Objective:
Everything in the listing below from the line containing "for index, name" through the line containing "if empty is" should be repeated exactly; leave out every other line.

--- START OF Raw data ---

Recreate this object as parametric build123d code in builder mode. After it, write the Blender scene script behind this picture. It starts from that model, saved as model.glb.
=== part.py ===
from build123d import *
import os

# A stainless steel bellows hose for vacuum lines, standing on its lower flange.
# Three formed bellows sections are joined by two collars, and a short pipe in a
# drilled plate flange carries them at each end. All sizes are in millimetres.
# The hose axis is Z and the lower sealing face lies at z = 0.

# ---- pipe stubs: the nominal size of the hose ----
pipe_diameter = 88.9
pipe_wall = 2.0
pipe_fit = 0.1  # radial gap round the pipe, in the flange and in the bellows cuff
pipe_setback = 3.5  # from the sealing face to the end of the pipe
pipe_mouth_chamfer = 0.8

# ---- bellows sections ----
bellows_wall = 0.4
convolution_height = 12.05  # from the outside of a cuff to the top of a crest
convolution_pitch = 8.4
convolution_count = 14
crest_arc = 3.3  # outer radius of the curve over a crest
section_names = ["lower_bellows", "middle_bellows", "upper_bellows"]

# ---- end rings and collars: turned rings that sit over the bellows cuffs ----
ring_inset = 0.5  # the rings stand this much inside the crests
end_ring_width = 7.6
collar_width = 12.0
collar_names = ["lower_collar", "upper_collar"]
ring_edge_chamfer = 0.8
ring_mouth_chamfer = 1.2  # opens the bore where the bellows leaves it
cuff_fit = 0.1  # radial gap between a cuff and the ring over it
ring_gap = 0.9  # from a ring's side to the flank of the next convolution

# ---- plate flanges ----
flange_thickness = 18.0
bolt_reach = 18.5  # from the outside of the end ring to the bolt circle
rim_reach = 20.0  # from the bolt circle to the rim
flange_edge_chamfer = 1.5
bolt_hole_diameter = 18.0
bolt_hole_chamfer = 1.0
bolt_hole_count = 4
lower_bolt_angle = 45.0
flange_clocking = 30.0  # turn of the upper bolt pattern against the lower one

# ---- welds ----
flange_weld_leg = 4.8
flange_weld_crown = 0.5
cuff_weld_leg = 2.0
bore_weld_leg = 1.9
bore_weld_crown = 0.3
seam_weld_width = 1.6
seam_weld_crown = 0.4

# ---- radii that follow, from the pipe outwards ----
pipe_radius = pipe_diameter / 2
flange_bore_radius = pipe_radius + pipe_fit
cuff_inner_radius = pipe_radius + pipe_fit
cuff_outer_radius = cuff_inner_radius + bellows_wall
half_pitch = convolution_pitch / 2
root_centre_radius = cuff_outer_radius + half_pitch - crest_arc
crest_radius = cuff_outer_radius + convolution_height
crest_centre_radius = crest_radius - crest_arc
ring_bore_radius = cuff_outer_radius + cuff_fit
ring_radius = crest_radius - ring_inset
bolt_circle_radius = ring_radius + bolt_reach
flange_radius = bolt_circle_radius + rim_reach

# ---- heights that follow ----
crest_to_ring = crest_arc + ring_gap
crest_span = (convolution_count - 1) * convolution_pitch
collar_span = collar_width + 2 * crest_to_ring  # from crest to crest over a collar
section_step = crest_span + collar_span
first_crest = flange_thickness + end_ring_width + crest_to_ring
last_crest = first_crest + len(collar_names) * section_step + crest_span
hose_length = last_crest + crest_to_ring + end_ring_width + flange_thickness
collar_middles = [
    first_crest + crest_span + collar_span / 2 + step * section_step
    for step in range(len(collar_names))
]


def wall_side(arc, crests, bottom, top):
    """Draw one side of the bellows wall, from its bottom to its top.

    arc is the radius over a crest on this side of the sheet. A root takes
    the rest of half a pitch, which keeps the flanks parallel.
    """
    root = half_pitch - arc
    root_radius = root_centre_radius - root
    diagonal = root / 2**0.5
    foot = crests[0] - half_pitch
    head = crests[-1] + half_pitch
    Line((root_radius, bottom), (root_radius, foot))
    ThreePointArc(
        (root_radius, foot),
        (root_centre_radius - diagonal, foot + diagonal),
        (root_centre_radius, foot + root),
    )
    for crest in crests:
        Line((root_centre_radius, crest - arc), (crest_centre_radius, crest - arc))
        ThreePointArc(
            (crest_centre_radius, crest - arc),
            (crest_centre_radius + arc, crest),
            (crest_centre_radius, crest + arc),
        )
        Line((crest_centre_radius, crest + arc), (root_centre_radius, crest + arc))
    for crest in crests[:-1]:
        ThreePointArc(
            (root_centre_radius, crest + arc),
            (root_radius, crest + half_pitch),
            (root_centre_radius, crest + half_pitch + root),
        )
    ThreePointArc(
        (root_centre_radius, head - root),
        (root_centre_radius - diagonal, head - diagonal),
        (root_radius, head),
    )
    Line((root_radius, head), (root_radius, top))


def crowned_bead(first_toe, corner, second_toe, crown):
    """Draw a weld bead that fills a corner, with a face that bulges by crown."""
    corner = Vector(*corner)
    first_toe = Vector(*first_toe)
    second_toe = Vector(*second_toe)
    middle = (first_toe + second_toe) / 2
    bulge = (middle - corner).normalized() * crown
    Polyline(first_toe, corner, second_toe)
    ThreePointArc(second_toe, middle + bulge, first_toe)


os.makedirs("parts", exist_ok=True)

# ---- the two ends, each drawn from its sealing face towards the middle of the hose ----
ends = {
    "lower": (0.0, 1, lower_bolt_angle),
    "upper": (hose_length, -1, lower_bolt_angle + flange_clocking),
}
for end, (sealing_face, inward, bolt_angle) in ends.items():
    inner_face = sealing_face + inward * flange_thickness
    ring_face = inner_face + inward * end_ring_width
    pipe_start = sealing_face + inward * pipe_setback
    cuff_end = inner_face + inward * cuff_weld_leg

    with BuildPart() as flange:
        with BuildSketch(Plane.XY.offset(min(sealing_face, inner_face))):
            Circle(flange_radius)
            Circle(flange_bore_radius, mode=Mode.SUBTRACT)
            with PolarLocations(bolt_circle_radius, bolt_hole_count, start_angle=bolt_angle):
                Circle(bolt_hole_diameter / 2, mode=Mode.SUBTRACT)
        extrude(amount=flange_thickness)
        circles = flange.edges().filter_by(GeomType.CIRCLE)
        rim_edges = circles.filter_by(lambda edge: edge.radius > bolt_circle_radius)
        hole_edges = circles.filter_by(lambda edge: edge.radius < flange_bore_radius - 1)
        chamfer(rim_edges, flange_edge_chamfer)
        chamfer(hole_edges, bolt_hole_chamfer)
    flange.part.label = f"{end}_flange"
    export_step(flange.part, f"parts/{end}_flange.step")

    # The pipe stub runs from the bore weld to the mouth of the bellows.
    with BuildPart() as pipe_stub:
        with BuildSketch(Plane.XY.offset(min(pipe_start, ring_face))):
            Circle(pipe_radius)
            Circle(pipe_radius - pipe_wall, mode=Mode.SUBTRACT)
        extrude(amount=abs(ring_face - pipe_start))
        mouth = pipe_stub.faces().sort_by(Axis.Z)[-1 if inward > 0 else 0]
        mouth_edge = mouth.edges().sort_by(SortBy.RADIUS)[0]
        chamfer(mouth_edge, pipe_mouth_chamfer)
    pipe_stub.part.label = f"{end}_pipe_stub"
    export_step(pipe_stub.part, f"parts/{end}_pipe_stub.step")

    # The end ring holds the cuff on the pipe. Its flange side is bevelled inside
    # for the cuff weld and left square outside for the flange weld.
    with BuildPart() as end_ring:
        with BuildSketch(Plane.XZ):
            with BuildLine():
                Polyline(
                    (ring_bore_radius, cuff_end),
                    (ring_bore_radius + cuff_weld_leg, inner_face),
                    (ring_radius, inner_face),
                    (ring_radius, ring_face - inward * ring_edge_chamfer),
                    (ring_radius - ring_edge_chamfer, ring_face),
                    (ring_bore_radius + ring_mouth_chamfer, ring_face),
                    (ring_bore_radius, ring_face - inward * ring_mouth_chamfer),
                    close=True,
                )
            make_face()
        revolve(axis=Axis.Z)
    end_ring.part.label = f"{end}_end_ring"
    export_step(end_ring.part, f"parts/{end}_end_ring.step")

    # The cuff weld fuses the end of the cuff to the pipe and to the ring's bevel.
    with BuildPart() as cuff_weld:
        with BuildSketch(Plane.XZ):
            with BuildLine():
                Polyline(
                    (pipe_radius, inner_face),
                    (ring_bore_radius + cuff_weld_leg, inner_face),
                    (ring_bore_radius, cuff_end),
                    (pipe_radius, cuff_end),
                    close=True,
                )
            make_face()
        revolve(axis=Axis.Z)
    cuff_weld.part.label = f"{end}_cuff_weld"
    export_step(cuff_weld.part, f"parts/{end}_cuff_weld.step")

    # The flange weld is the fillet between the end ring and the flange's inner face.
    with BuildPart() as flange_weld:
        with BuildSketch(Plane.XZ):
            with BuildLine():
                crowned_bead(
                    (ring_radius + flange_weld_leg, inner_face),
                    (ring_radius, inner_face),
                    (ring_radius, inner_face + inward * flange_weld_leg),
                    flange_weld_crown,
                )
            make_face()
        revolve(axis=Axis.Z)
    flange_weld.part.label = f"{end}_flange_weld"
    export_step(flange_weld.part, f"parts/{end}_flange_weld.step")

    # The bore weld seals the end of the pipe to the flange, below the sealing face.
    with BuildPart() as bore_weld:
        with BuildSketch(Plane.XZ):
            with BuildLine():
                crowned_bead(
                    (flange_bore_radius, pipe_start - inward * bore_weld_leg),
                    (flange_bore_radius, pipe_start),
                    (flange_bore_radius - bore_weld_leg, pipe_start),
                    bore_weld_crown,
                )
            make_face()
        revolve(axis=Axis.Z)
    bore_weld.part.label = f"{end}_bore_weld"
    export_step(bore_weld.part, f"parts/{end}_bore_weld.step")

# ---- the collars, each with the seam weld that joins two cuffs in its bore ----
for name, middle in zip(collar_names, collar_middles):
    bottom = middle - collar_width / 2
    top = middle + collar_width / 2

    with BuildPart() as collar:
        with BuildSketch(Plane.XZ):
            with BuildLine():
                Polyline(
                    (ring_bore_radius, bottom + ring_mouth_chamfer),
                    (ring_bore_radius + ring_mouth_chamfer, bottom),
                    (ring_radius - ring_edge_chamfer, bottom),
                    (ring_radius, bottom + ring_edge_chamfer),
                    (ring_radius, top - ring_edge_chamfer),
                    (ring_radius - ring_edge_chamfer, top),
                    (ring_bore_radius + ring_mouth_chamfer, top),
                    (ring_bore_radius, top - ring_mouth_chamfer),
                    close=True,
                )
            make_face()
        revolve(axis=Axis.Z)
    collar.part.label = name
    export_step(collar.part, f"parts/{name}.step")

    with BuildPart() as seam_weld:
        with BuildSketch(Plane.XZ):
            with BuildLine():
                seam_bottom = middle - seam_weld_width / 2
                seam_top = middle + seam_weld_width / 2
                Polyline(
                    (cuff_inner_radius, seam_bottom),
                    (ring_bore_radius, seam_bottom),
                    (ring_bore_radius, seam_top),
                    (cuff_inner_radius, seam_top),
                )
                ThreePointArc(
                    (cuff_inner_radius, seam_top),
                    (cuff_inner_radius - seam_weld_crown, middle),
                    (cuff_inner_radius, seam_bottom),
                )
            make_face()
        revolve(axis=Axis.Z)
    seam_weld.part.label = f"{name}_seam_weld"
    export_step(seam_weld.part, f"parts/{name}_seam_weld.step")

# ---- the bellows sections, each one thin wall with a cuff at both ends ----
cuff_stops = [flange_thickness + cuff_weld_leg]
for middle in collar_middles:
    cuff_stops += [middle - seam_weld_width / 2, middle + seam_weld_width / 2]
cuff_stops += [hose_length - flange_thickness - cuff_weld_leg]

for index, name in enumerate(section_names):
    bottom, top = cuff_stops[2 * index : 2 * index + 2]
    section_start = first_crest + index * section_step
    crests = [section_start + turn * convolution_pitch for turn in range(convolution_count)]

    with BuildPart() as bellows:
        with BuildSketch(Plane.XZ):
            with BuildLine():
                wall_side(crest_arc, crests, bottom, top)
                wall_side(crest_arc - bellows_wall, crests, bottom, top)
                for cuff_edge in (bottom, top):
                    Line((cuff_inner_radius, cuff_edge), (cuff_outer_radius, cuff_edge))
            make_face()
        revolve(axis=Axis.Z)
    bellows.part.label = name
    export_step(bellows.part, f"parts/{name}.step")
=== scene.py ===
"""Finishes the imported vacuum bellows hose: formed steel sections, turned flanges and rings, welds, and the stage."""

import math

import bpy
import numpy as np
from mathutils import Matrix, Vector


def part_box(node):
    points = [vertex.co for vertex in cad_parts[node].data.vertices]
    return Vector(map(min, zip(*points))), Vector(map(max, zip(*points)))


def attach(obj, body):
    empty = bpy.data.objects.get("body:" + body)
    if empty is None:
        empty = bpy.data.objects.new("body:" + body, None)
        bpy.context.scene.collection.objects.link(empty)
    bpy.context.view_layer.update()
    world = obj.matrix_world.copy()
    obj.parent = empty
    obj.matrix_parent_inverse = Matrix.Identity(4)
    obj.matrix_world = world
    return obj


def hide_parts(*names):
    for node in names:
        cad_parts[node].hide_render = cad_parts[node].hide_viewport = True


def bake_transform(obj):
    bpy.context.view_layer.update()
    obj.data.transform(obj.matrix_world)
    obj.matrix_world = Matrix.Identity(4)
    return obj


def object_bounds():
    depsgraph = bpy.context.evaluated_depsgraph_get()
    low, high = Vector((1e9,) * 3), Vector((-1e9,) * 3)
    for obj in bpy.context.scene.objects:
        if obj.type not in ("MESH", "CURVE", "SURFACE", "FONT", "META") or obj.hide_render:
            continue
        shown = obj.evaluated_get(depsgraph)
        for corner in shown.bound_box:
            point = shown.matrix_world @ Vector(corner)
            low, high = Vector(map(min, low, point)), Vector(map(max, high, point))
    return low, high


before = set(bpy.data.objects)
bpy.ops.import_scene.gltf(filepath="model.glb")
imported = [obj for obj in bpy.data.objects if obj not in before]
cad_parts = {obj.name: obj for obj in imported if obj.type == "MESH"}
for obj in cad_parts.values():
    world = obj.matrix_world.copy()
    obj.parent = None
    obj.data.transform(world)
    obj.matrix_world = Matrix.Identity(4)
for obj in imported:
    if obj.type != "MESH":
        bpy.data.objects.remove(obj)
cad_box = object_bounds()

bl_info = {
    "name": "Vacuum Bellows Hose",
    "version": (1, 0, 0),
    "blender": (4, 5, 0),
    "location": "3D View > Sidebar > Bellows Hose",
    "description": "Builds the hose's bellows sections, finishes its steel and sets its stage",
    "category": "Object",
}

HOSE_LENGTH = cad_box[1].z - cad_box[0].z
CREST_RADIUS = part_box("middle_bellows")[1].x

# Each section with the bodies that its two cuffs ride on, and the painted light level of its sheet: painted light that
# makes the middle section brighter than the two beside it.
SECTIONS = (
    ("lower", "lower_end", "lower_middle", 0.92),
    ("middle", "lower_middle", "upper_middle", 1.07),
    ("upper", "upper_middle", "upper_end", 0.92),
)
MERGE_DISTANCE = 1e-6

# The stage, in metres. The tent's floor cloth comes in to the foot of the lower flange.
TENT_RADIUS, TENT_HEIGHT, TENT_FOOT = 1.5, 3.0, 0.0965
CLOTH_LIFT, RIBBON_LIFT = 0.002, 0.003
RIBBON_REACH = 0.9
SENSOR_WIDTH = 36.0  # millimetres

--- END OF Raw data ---

Final result:
for index, name in enumerate(section_names):
    bottom, top = cuff_stops[2 * index : 2 * index + 2]
    section_start = first_crest + index * section_step
    crests = [section_start + turn * convolution_pitch for turn in range(convolution_count)]

    with BuildPart() as bellows:
        with BuildSketch(Plane.XZ):
            with BuildLine():
                wall_side(crest_arc, crests, bottom, top)
                wall_side(crest_arc - bellows_wall, crests, bottom, top)
                for cuff_edge in (bottom, top):
                    Line((cuff_inner_radius, cuff_edge), (cuff_outer_radius, cuff_edge))
            make_face()
        revolve(axis=Axis.Z)
    bellows.part.label = name
    export_step(bellows.part, f"parts/{name}.step")
=== scene.py ===
"""Finishes the imported vacuum bellows hose: formed steel sections, turned flanges and rings, welds, and the stage."""

import math

import bpy
import numpy as np
from mathutils import Matrix, Vector


def part_box(node):
    points = [vertex.co for vertex in cad_parts[node].data.vertices]
    return Vector(map(min, zip(*points))), Vector(map(max, zip(*points)))


def attach(obj, body):
    empty = bpy.data.objects.get("body:" + body)
    if empty is None:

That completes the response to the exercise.